**What you have to do**
Output the lines below exactly, please, from the first line until the line with "const WEB_THICKNESS = 3.7;", counting both.

**Dataset content**
_ _ _ _ _ _ _

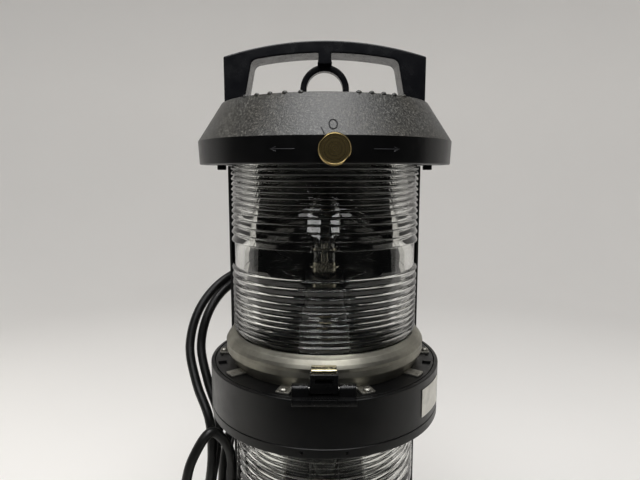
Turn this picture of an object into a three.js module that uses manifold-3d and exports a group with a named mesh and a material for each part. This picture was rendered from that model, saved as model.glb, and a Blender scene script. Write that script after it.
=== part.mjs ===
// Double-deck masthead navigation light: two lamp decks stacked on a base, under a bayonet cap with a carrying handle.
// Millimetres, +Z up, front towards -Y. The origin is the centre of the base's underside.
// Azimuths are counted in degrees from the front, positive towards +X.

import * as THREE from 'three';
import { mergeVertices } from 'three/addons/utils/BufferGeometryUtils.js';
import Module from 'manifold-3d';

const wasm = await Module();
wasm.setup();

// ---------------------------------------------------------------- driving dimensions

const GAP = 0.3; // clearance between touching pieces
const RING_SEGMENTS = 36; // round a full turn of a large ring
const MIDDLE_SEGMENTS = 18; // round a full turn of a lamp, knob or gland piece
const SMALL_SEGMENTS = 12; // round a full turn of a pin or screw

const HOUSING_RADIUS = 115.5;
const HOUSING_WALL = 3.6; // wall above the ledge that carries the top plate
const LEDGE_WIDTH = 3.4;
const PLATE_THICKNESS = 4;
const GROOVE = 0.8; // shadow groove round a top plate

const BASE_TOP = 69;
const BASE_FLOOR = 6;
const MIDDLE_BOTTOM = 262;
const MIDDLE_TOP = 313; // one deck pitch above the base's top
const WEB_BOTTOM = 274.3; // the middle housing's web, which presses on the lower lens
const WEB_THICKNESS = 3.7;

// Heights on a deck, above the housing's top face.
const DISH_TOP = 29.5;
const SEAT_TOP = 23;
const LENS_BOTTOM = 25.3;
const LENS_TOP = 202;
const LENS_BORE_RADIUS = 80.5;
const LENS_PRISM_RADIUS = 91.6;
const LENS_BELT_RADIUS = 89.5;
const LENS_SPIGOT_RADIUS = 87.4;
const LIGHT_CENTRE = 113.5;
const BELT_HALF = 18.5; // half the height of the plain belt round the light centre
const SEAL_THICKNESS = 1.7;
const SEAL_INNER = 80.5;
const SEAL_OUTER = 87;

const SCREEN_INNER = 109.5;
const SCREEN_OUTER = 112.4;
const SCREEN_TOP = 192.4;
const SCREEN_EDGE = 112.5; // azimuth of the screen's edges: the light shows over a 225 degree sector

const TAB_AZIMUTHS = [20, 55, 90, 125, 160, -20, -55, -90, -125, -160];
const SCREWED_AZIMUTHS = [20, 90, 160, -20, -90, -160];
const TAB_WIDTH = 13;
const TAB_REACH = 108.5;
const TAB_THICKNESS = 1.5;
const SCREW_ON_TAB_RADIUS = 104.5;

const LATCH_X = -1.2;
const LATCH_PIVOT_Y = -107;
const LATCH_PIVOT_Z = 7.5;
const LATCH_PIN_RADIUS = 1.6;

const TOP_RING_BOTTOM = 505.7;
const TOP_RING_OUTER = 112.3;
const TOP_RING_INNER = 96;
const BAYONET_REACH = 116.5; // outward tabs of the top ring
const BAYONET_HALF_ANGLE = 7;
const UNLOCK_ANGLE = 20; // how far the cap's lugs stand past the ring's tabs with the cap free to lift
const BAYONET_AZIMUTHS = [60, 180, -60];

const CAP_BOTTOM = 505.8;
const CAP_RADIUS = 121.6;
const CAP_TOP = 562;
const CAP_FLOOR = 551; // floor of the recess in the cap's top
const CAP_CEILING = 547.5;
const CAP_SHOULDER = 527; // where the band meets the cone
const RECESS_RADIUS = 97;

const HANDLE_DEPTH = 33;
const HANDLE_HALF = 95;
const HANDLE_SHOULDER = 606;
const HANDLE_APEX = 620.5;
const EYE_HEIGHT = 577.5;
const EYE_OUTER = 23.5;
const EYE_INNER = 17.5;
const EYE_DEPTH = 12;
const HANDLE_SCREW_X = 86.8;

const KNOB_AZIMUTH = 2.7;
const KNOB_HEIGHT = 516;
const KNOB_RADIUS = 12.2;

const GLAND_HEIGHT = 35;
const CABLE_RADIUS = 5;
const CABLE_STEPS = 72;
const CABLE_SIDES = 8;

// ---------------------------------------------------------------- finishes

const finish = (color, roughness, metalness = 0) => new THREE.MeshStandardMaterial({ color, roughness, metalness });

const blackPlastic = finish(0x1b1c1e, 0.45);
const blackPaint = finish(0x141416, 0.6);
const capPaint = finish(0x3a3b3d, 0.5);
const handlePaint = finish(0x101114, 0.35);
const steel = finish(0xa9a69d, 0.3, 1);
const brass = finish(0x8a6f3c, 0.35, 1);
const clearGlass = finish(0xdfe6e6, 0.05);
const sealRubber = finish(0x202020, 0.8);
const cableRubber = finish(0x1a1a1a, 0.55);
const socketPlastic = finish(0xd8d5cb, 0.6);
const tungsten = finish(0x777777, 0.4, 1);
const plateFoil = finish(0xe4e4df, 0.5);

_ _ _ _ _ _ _

**Full response**
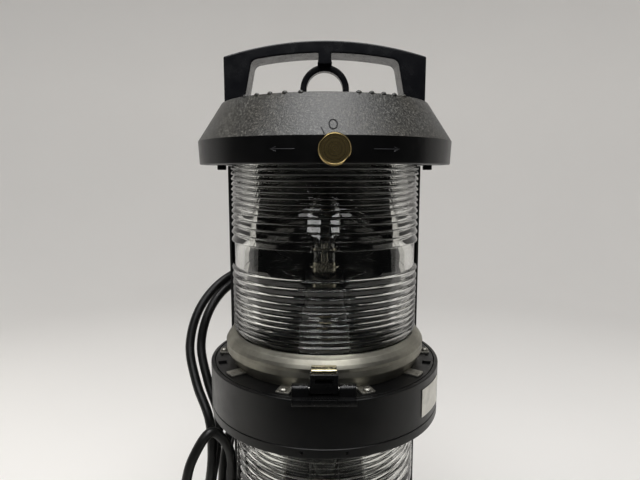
Turn this picture of an object into a three.js module that uses manifold-3d and exports a group with a named mesh and a material for each part. This picture was rendered from that model, saved as model.glb, and a Blender scene script. Write that script after it.
=== part.mjs ===
// Double-deck masthead navigation light: two lamp decks stacked on a base, under a bayonet cap with a carrying handle.
// Millimetres, +Z up, front towards -Y. The origin is the centre of the base's underside.
// Azimuths are counted in degrees from the front, positive towards +X.

import * as THREE from 'three';
import { mergeVertices } from 'three/addons/utils/BufferGeometryUtils.js';
import Module from 'manifold-3d';

const wasm = await Module();
wasm.setup();

// ---------------------------------------------------------------- driving dimensions

const GAP = 0.3; // clearance between touching pieces
const RING_SEGMENTS = 36; // round a full turn of a large ring
const MIDDLE_SEGMENTS = 18; // round a full turn of a lamp, knob or gland piece
const SMALL_SEGMENTS = 12; // round a full turn of a pin or screw

const HOUSING_RADIUS = 115.5;
const HOUSING_WALL = 3.6; // wall above the ledge that carries the top plate
const LEDGE_WIDTH = 3.4;
const PLATE_THICKNESS = 4;
const GROOVE = 0.8; // shadow groove round a top plate

const BASE_TOP = 69;
const BASE_FLOOR = 6;
const MIDDLE_BOTTOM = 262;
const MIDDLE_TOP = 313; // one deck pitch above the base's top
const WEB_BOTTOM = 274.3; // the middle housing's web, which presses on the lower lens
const WEB_THICKNESS = 3.7;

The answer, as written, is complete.